Tolstoy and Christian pacifism

(From Enlightenment to Revolution, pp 219–222.) Tolstoy, unlike other revolutionaries of his time, recognized that "the devising of new institutions is no substitute for the metanoia, for the change of heart." Reform requires enlightenment and the arousing of the conscience. Superficially this seems like a Christian attitude; and Tolstoy understood himself as advocating a return to the primitive Christian ethics of the Gospel. Nevertheless, Voegelin rejects this claim to Christianity. For him, Tolstoy is "substantially ... quite as anti-Christian as ... Bakunin"—which is harsh criticism, considering that Voegelin elsewhere characterizes Bakunin's anarchism as "Satanism ... visible".

Voegelin holds that Tolstoy rejects the spiritual substance of Christianity while accepting its ethics. This moralization of Christianity is a trend that has been underway since the Enlightenment; Tolstoy, however, radicalizes and isolates it.

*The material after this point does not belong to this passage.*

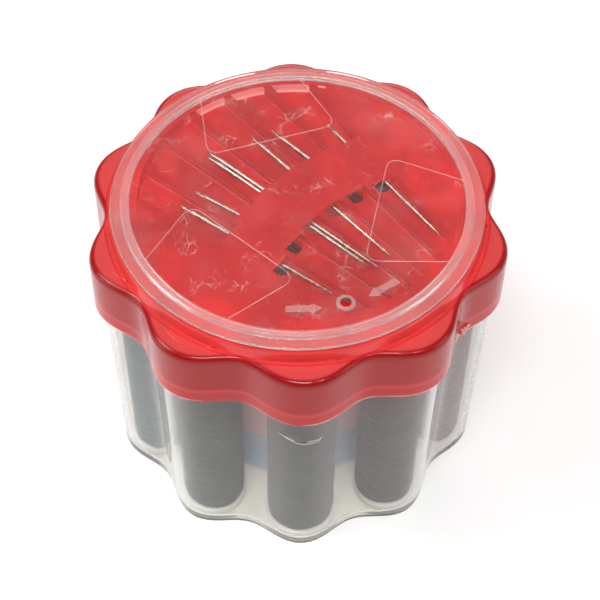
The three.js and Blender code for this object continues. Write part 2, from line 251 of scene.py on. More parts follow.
def turned(name, profile, steps, shape=None, at=(0, 0), smooth_below=SMOOTH_BELOW):
    """A closed solid turned from (radius, height) points, listed upwards on the outside.

    shape(radius, height, bearing) gives a radius in place of the plain one."""
    bm = bmesh.new()
    rings = []
    for radius, height in profile:
        if radius < 1e-6:
            rings.append([bm.verts.new((0, 0, height * MM))])
            continue
        ring = []
        for i in range(steps):
            bearing = FULL_TURN * i / steps
            r = shape(radius, height, bearing) if shape else radius
            point = (r * math.sin(bearing) * MM, -r * math.cos(bearing) * MM, height * MM)
            ring.append(bm.verts.new(point))
        rings.append(ring)
    if len(rings[0]) > 1:
        rings.append(rings[0])
    for low, high in zip(rings, rings[1:]):
        for i in range(steps):
            j = i + 1
            corners = [low[i % len(low)], low[j % len(low)], high[j % len(high)], high[i % len(high)]]
            corners = list(dict.fromkeys(corners))
            if len(corners) > 2:
                bm.faces.new(corners)
    made = show(name, bm, smooth_below)
    made.location = (at[0] * MM, at[1] * MM, 0)
    return made


def drill(radius, low, high, steps, at):
    """A round cutter between two heights."""
    return turned("hole", [(0, low), (radius, low), (radius, high), (0, high)], steps, at=at)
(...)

The conception of Christ as a "progressive" moral thinker, the secularization of Christianity and its reduction to a code of ethics, is a general Western movement that has deeply corroded Christian sectarian life. The typical consequences of such despiritualization are to be found in Tolstoi. Christian ethics without Christian love is prone to produce righteousness and critique of the sinner. We have to recall that the Sermon on the Mount is not a code for the life in the "world"; it is addressed to men who live between the worlds in eschatological expectation. In historical existence, entangled in the network of social obligation, man has to pay his debt to nature and is obliged to commit acts in violation of the Sermon. If he is struck on the right cheek, he will not turn his left, but hit back in defense of his life, his family and his community. But in hitting back, he will do good [well?], as a Christian, to remember the Sermon, and to be aware that in defense he is involved in guilt and that the man who struck him may have had quite as excellent "worldly" reasons for the attack as he has for the defense. Both are involved in a common guilt, both are engulfed in the inscrutable mystery of evil in the world, and in their enmity both have to respect in each other the secret of the heart that is known only to God.
This Christian attitude is not the attitude of Tolstoi. He falls into the series of fallacies which a revolutionary of the nineteenth century does not seem able to avoid: (1) the concrete evil in social relations and institutions is not accepted as emanating from the nature of man, to be remedied as far as possible in concrete instances but not to be abolished on principle, (2) the concrete evil is generalized, in a next step, into an abstract evil that attaches to institutions, not to man, and, in a last step, (3) the abstract evil attaching to institutions is attributed as a personal guilt to those men who by biographical circumstance happen to be the bearers of the institutions. In his political tracts Tolstoi points his accusing finger at the evil of governmental institutions and at the men who are responsible for it and he presents the evils so vividly that his accusations could be taken over by the radical, violent anarchist groups for their propaganda-pamphlets inciting to revolt. Tolstoi's admonitions to practice "pardoning love" are in vain in face of the unpardoning, critical content of his writings, and in vain are his assertions that the use of his writings for revolutionary purposes would be like setting a village on fire by means of a gospel-book .... [T]he difference between the gospel-book and Tolstoi's writings is that the gospel-book contains nothing that would justify incendiary action.
His Christianity is in substance an extreme form of enlightened Puritanism. Tolstoi occupies a most conveniently situated island of righteousness: it is close enough to the "world" to hurl his accusations of guilt at it, but far enough from the "world" to deny responsibility for his acts as acts in the "world."

Such strictures also apply to subsequent "passive resisters" such as Gandhi, who, Voegelin believes, brought about a considerable amount of violence through his nonviolent agitation. Gandhi's non-Christian origins make little difference: "Tolstoi could rest his anarchism on the prestige of the Gospel, while Gandhi successfully developed a halo of Eastern saintliness." Both are political actors, not saints.